The mall and Main Street are in the same boat. No one has ANY money left over after paying taxes and heating bills. The dems are for the working people??? Baloney! Obummer and his minions love the price of gas and oil being $4.00 per gallon. It's good for the environment, and as a bonus it puts more people out of work and on the dole.

Oh theres money being spent. Over an hours wait to get a table at Longhorns on a Sat. night.

"One of the reasons Sink has advocated for the project, he said, is because local business still needs a boost to fully recover from the recession. Holiday sales weren’t as strong as some Concord business owners hoped they would be, Sink said." Problem is Tim, stores won't survive the construction!

There's so many other more convenient options out there in today's marketplace. I feel for the store owners and their businesses. But as someone who's teen years were in the 1980s - the heyday of Mall culture - I can't say it's a bad thing that there are fewer malls nowadays.

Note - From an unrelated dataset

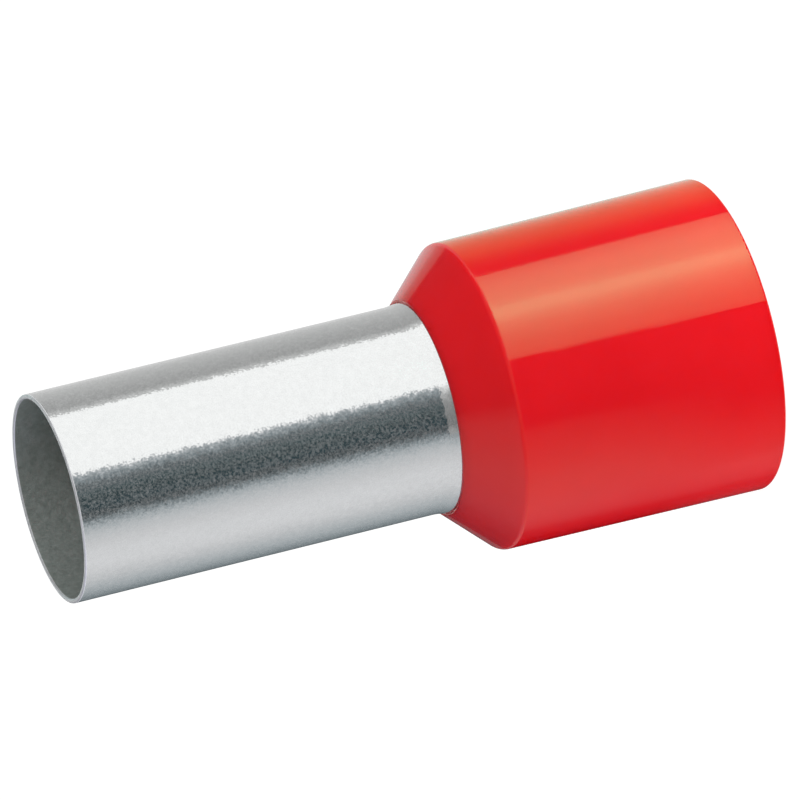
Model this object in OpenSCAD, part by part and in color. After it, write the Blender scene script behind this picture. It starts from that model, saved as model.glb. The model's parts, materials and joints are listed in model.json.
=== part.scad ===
// Insulated wire ferrule: a thin tinned copper sleeve held in a moulded plastic collar.
// Millimetres. Z runs along the ferrule, from the collar's open rim at z = 0 up to the sleeve's tip.

/* [Sleeve] */
// Inside diameter of the metal sleeve, where the bare strands go
sleeve_bore_d = 8.4; // [7:0.1:9]
// Wall of the metal sleeve
sleeve_wall = 0.2; // [0.15:0.05:0.3]
// Length of sleeve that stands out in front of the collar
contact_l = 16.45; // [12:0.05:20]
// Radius on the deburred edges at both ends of the sleeve
sleeve_edge_r = 0.07; // [0.02:0.01:0.07]
// How far the sleeve is swaged out, on the radius, where the collar grips it
swage_rise = 0.08; // [0.02:0.01:0.1]
// Length of the slope from the plain sleeve up to the swaged part
swage_l = 0.5; // [0.4:0.1:1.5]
// Length of swaged sleeve inside the collar's neck
grip_l = 1.4; // [1:0.1:2]
// Length of the flared mouth that locks the sleeve in the collar, along its slant
flare_l = 0.7; // [0.5:0.1:1]
// Radius of the bend where the sleeve turns out into its flared mouth
flare_bend_r = 0.25; // [0.1:0.05:0.4]

/* [Collar] */
// Length of the collar, from its open rim to its front lip
collar_l = 13.55; // [11:0.05:18]
// Inside diameter of the collar, where the wire's insulation goes
collar_bore_d = 12.4; // [11.6:0.2:14]
// Wall of the collar at its rim
collar_wall = 0.45; // [0.35:0.05:0.8]
// Draft of the collar's outside, on each side, in degrees
draft = 0.6; // [0:0.1:0.9]
// Length of the conical shoulder
shoulder_l = 2.05; // [1.6:0.05:3]
// Width of the flat lip round the sleeve
lip_w = 0.1; // [0.06:0.01:0.4]
// Slope of the funnel inside the collar and of the sleeve's flared mouth, from the axis, in degrees
funnel_slope = 45; // [35:1:50]
// Radius on the lip's edge
lip_r = 0.05; // [0.02:0.01:0.05]
// Radius between the shoulder and the bell
shoulder_r = 0.3; // [0.1:0.05:0.6]
// Radius between the funnel and the collar's bore
funnel_r = 0.5; // [0.1:0.1:1]
// Radius on the rim's two edges
rim_r = 0.12; // [0.05:0.01:0.15]

/* [Hidden] */

// Steps round a full turn, and round the arc of a corner
turn_steps = 180;
arc_steps = 8;

tip_z = collar_l + contact_l;
bore_r = sleeve_bore_d / 2;
grip_bore_r = bore_r + swage_rise;
neck_r = grip_bore_r + sleeve_wall;
bend_z = collar_l - grip_l;
rim_outer_r = collar_bore_d / 2 + collar_wall;
shoulder_z = collar_l - shoulder_l;
shoulder_outer_r = rim_outer_r - shoulder_z * tan(draft);

// The flared mouth: its inner and outer bend, then its inner and outer edge.
// The collar's seat is drawn from the same four points, so that the two pieces meet face to face.
mouth_bend_in = [grip_bore_r, bend_z];
mouth_bend_out = [neck_r, bend_z + sleeve_wall * tan(funnel_slope / 2)];
mouth_edge_in = mouth_bend_in + flare_l * [sin(funnel_slope), -cos(funnel_slope)];
mouth_edge_out = mouth_edge_in + sleeve_wall * [cos(funnel_slope), sin(funnel_slope)];

// Where the funnel, which runs on from the inside of the flared mouth, reaches the collar's bore
funnel_z = mouth_edge_in.y - (collar_bore_d / 2 - mouth_edge_in.x) / tan(funnel_slope);

// A corner of an outline is [radius from the axis, height, radius of the rounding]
function corner(point, rounding = 0) = [point.x, point.y, rounding];

function unit(v) = v / norm(v);

// The angle from a to b, the short way round, in degrees
function short_sweep(a, b) = (b - a + 540) % 360 - 180;

// The arc that rounds the corner at b, between its neighbours a and c
function corner_arc(a, b, c, r) =
    let (
        to_a = unit(a - b),
        to_c = unit(c - b),
        half = acos(to_a * to_c) / 2,
        centre = b + unit(to_a + to_c) * r / sin(half),
        start = b + to_a * r / tan(half) - centre,
        end = b + to_c * r / tan(half) - centre,
        first = atan2(start.y, start.x),
        sweep = short_sweep(first, atan2(end.y, end.x))
    )
    [for (i = [0:arc_steps])
        let (angle = first + sweep * i / arc_steps)
        centre + r * [cos(angle), sin(angle)]];

function flat_point(c) = [c.x, c.y];

// A closed outline with its corners rounded
function rounded(corners) =
    let (n = len(corners))
    [for (i = [0:n - 1])
        each corners[i].z > 0
            ? corner_arc(
                flat_point(corners[(i + n - 1) % n]),
                flat_point(corners[i]),
                flat_point(corners[(i + 1) % n]),
                corners[i].z)
            : [flat_point(corners[i])]];

module turned(corners) {
    rotate_extrude($fn = turn_steps) polygon(rounded(corners));
}

// Thin tube: plain in front, swaged a little wider in the collar's neck, and flared at its mouth
module metal_sleeve() {
    color([0.72, 0.73, 0.74])
    turned([
        corner([bore_r + sleeve_wall, tip_z], sleeve_edge_r),
        corner([bore_r, tip_z], sleeve_edge_r),
        corner([bore_r, collar_l + swage_l]),
        corner([grip_bore_r, collar_l]),
        corner(mouth_bend_in, flare_bend_r + sleeve_wall),
        corner(mouth_edge_in, sleeve_edge_r),
        corner(mouth_edge_out, sleeve_edge_r),
        corner(mouth_bend_out, flare_bend_r),
        corner([neck_r, collar_l]),
        corner([bore_r + sleeve_wall, collar_l + swage_l]),
    ]);
}

// Bell for the wire's insulation, with a conical shoulder, and inside it a funnel into the sleeve
module plastic_collar() {
    color([0.89, 0.11, 0.14])
    turned([
        corner([collar_bore_d / 2, 0], rim_r),
        corner([rim_outer_r, 0], rim_r),
        corner([shoulder_outer_r, shoulder_z], shoulder_r),
        corner([neck_r + lip_w, collar_l], lip_r),
        corner([neck_r, collar_l]),
        corner(mouth_bend_out, flare_bend_r),
        corner(mouth_edge_out),
        corner(mouth_edge_in),
        corner([collar_bore_d / 2, funnel_z], funnel_r),
    ]);
}

metal_sleeve();
plastic_collar();
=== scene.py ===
import json
import math

import bmesh
import bpy
from mathutils import Matrix, Vector

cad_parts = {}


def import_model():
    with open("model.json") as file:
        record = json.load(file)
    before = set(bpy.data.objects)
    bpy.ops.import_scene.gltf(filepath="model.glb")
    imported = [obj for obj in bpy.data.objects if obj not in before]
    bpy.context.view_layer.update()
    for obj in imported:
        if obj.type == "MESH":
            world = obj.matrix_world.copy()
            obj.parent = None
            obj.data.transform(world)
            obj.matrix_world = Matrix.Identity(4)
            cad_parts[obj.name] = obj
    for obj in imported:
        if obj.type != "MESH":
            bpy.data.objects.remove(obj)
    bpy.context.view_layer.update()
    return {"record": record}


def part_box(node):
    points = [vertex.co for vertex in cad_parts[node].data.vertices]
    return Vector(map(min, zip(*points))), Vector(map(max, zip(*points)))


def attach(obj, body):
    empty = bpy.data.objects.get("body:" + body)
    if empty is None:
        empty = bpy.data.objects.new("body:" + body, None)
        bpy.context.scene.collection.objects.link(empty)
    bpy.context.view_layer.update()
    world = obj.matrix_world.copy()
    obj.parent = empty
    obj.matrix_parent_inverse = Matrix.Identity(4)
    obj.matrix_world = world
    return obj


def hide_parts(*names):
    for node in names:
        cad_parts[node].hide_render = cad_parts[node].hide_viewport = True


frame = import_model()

MM = 0.001
MICRON = 0.001 * MM

# ---------------------------------------------------------------- sizes, in metres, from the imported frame
mounts = {m["name"]: m for m in frame["record"]["mounts"]}
BORE_R = mounts["conductor_bore"]["dims"]["r_mm"] * MM
TUBE_R = mounts["sleeve_outside"]["dims"]["r_mm"] * MM
BELL_BORE_R = mounts["insulation_bore"]["dims"]["r_mm"] * MM
TIP_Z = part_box("metal_sleeve")[1].z
COLLAR_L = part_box("plastic_collar")[1].z
RIM_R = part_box("plastic_collar")[1].x
WALL = TUBE_R - BORE_R

# The smaller sizes of the same two sections, as the solids have them
EDGE_R = 0.07 * MM
SWAGE_RISE = 0.08 * MM
SWAGE_L = 0.5 * MM
GRIP_L = 1.4 * MM
FLARE_L = 0.7 * MM
FLARE_BEND_R = 0.25 * MM
FUNNEL_SLOPE = math.radians(45)
DRAFT = math.radians(0.6)
SHOULDER_L = 2.05 * MM
LIP_W = 0.1 * MM
LIP_R = 0.05 * MM
SHOULDER_R = 0.3 * MM
FUNNEL_R = 0.5 * MM
RIM_EDGE_R = 0.12 * MM

# Soft bends that only the looks have: at the swaged step, at its foot and on the collar's inner front edge
SWAGE_BEND_R = 2 * MM
SWAGE_FOOT_R = 0.1 * MM
NECK_EDGE_R = 0.03 * MM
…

Amen Dan! Malls are dinosaurs and hassling with the crowds and parking and impulse options, it is better to just stay home. I have not visited a mall for about 5 years and all of my Christmas shopping has been done online for about the last 4 years. The prices are cheaper, I don't have to leave the house and often the packages come already gift wrapped. You are correct, there are so many more convenient options.

Mom and pop stores don't belong in a mall.

Many years ago I had stores in malls and I might have disagreed with you but today I totally agree with you. No matter what you do in a mall, you need deep pockets. The costs go beyond rent and the rents are huge. In the early 90's, for instance the rent for just a few hundred square feet of space at Steeplegate was between $3500 to $6000. In a strip mall plaza that would have been halved. Then at malls you have common area management charges, taxes, etc. Unless you have 6-9 months of backup cash, malls are not for mom and pop businesses.